◆ Supplied information ◆

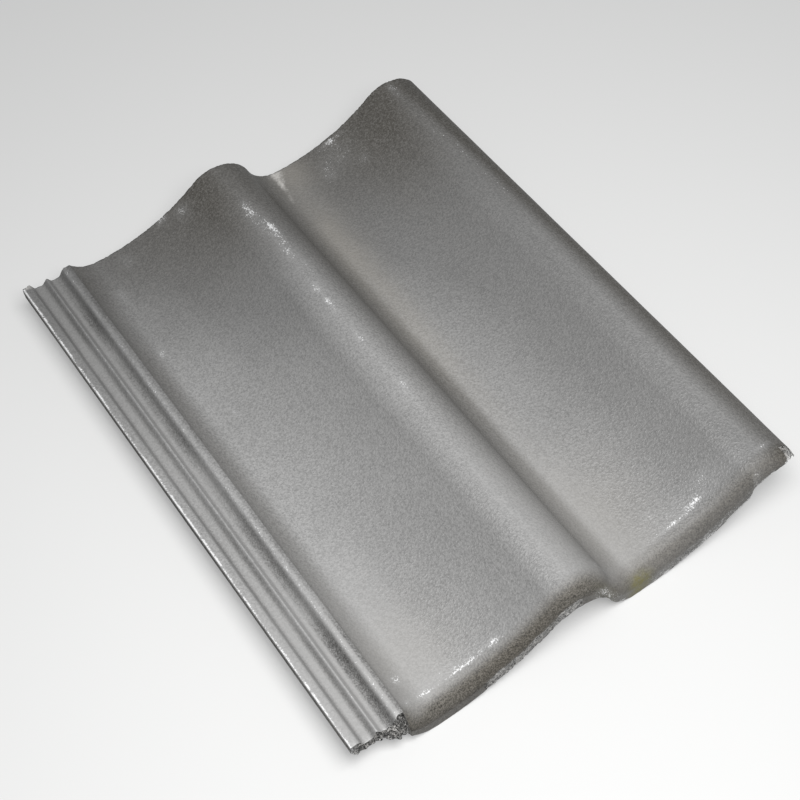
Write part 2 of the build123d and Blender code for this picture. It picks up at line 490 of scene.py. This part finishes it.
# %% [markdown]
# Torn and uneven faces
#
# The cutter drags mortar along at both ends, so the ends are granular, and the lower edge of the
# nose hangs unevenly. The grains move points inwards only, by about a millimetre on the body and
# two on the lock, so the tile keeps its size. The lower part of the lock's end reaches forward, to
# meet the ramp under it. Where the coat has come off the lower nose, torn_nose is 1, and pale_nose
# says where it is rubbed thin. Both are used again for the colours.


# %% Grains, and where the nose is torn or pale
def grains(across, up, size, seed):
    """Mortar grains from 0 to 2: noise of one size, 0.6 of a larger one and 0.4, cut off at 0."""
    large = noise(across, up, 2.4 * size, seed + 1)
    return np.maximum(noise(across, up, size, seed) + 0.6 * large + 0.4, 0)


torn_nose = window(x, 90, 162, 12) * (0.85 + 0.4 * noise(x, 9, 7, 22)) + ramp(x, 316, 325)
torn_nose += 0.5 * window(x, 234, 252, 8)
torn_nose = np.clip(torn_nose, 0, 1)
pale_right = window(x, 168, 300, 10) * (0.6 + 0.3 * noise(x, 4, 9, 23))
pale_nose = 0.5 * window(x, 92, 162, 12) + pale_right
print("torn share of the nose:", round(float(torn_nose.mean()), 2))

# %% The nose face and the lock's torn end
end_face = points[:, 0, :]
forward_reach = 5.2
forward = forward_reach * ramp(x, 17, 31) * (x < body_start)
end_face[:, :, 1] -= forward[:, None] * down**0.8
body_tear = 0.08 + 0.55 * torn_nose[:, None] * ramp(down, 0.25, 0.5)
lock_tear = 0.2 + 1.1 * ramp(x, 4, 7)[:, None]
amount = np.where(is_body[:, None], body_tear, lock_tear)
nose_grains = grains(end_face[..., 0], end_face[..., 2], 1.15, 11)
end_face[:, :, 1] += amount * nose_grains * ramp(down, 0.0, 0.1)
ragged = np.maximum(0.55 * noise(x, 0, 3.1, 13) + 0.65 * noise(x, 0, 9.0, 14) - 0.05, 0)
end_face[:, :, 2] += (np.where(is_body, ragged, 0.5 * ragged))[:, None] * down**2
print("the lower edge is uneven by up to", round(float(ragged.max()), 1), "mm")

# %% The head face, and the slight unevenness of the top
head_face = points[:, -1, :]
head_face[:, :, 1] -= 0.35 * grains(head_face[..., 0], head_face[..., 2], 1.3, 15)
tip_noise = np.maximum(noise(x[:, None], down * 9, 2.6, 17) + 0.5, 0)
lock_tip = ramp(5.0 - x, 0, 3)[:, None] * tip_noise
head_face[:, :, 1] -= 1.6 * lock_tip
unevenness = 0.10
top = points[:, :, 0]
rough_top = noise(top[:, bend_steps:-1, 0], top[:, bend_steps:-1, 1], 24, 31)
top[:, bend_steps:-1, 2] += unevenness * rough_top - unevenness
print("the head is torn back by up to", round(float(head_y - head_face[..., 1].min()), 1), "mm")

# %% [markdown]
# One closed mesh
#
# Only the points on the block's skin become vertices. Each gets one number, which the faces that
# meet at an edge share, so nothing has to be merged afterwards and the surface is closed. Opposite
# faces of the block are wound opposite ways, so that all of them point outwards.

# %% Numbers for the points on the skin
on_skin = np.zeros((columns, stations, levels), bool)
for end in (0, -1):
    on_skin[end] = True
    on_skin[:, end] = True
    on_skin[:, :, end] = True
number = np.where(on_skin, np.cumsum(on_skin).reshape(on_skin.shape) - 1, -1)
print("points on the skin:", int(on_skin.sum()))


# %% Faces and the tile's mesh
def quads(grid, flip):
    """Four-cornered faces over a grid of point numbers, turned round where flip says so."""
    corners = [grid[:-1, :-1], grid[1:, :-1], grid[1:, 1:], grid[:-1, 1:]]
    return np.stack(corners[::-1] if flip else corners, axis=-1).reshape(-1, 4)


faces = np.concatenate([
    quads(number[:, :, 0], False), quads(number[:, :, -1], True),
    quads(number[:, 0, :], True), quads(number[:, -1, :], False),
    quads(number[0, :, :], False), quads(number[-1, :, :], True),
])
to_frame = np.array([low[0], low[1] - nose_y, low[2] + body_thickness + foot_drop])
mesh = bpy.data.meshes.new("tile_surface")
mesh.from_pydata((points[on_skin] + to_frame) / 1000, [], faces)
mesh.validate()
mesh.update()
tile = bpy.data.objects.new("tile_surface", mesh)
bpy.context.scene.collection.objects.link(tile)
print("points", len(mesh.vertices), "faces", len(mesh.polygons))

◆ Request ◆
Make an exact copy of the listing, including every line.

◆ Written response ◆
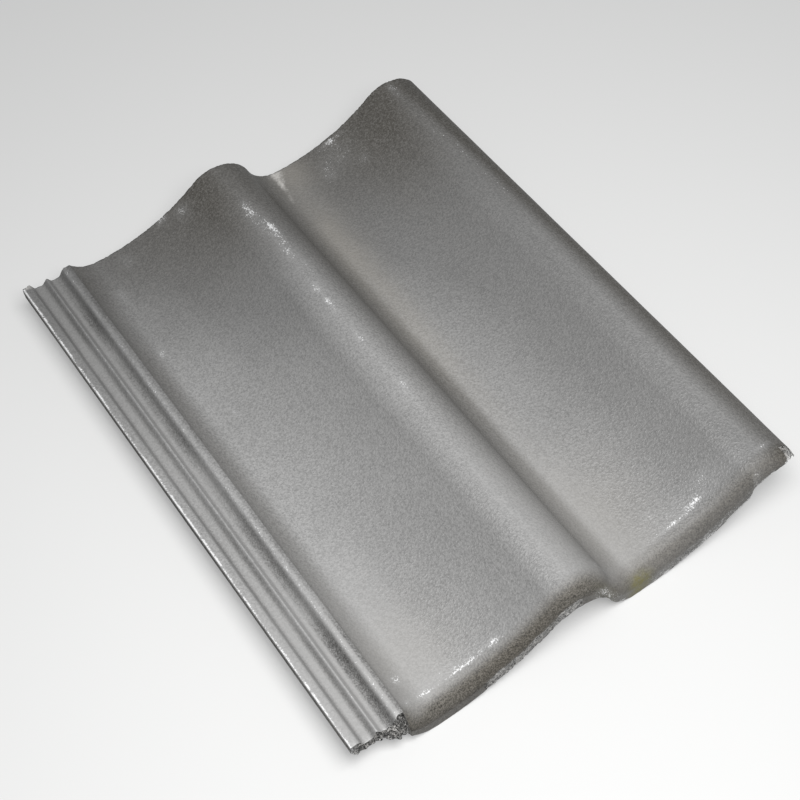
Write part 2 of the build123d and Blender code for this picture. It picks up at line 490 of scene.py. This part finishes it.
# %% [markdown]
# Torn and uneven faces
#
# The cutter drags mortar along at both ends, so the ends are granular, and the lower edge of the
# nose hangs unevenly. The grains move points inwards only, by about a millimetre on the body and
# two on the lock, so the tile keeps its size. The lower part of the lock's end reaches forward, to
# meet the ramp under it. Where the coat has come off the lower nose, torn_nose is 1, and pale_nose
# says where it is rubbed thin. Both are used again for the colours.


# %% Grains, and where the nose is torn or pale
def grains(across, up, size, seed):
    """Mortar grains from 0 to 2: noise of one size, 0.6 of a larger one and 0.4, cut off at 0."""
    large = noise(across, up, 2.4 * size, seed + 1)
    return np.maximum(noise(across, up, size, seed) + 0.6 * large + 0.4, 0)


torn_nose = window(x, 90, 162, 12) * (0.85 + 0.4 * noise(x, 9, 7, 22)) + ramp(x, 316, 325)
torn_nose += 0.5 * window(x, 234, 252, 8)
torn_nose = np.clip(torn_nose, 0, 1)
pale_right = window(x, 168, 300, 10) * (0.6 + 0.3 * noise(x, 4, 9, 23))
pale_nose = 0.5 * window(x, 92, 162, 12) + pale_right
print("torn share of the nose:", round(float(torn_nose.mean()), 2))

# %% The nose face and the lock's torn end
end_face = points[:, 0, :]
forward_reach = 5.2
forward = forward_reach * ramp(x, 17, 31) * (x < body_start)
end_face[:, :, 1] -= forward[:, None] * down**0.8
body_tear = 0.08 + 0.55 * torn_nose[:, None] * ramp(down, 0.25, 0.5)
lock_tear = 0.2 + 1.1 * ramp(x, 4, 7)[:, None]
amount = np.where(is_body[:, None], body_tear, lock_tear)
nose_grains = grains(end_face[..., 0], end_face[..., 2], 1.15, 11)
end_face[:, :, 1] += amount * nose_grains * ramp(down, 0.0, 0.1)
ragged = np.maximum(0.55 * noise(x, 0, 3.1, 13) + 0.65 * noise(x, 0, 9.0, 14) - 0.05, 0)
end_face[:, :, 2] += (np.where(is_body, ragged, 0.5 * ragged))[:, None] * down**2
print("the lower edge is uneven by up to", round(float(ragged.max()), 1), "mm")

# %% The head face, and the slight unevenness of the top
head_face = points[:, -1, :]
head_face[:, :, 1] -= 0.35 * grains(head_face[..., 0], head_face[..., 2], 1.3, 15)
tip_noise = np.maximum(noise(x[:, None], down * 9, 2.6, 17) + 0.5, 0)
lock_tip = ramp(5.0 - x, 0, 3)[:, None] * tip_noise
head_face[:, :, 1] -= 1.6 * lock_tip
unevenness = 0.10
top = points[:, :, 0]
rough_top = noise(top[:, bend_steps:-1, 0], top[:, bend_steps:-1, 1], 24, 31)
top[:, bend_steps:-1, 2] += unevenness * rough_top - unevenness
print("the head is torn back by up to", round(float(head_y - head_face[..., 1].min()), 1), "mm")

# %% [markdown]
# One closed mesh
#
# Only the points on the block's skin become vertices. Each gets one number, which the faces that
# meet at an edge share, so nothing has to be merged afterwards and the surface is closed. Opposite
# faces of the block are wound opposite ways, so that all of them point outwards.

# %% Numbers for the points on the skin
on_skin = np.zeros((columns, stations, levels), bool)
for end in (0, -1):
    on_skin[end] = True
    on_skin[:, end] = True
    on_skin[:, :, end] = True
number = np.where(on_skin, np.cumsum(on_skin).reshape(on_skin.shape) - 1, -1)
print("points on the skin:", int(on_skin.sum()))


# %% Faces and the tile's mesh
def quads(grid, flip):
    """Four-cornered faces over a grid of point numbers, turned round where flip says so."""
    corners = [grid[:-1, :-1], grid[1:, :-1], grid[1:, 1:], grid[:-1, 1:]]
    return np.stack(corners[::-1] if flip else corners, axis=-1).reshape(-1, 4)


faces = np.concatenate([
    quads(number[:, :, 0], False), quads(number[:, :, -1], True),
    quads(number[:, 0, :], True), quads(number[:, -1, :], False),
    quads(number[0, :, :], False), quads(number[-1, :, :], True),
])
to_frame = np.array([low[0], low[1] - nose_y, low[2] + body_thickness + foot_drop])
mesh = bpy.data.meshes.new("tile_surface")
mesh.from_pydata((points[on_skin] + to_frame) / 1000, [], faces)
mesh.validate()
mesh.update()
tile = bpy.data.objects.new("tile_surface", mesh)
bpy.context.scene.collection.objects.link(tile)
print("points", len(mesh.vertices), "faces", len(mesh.polygons))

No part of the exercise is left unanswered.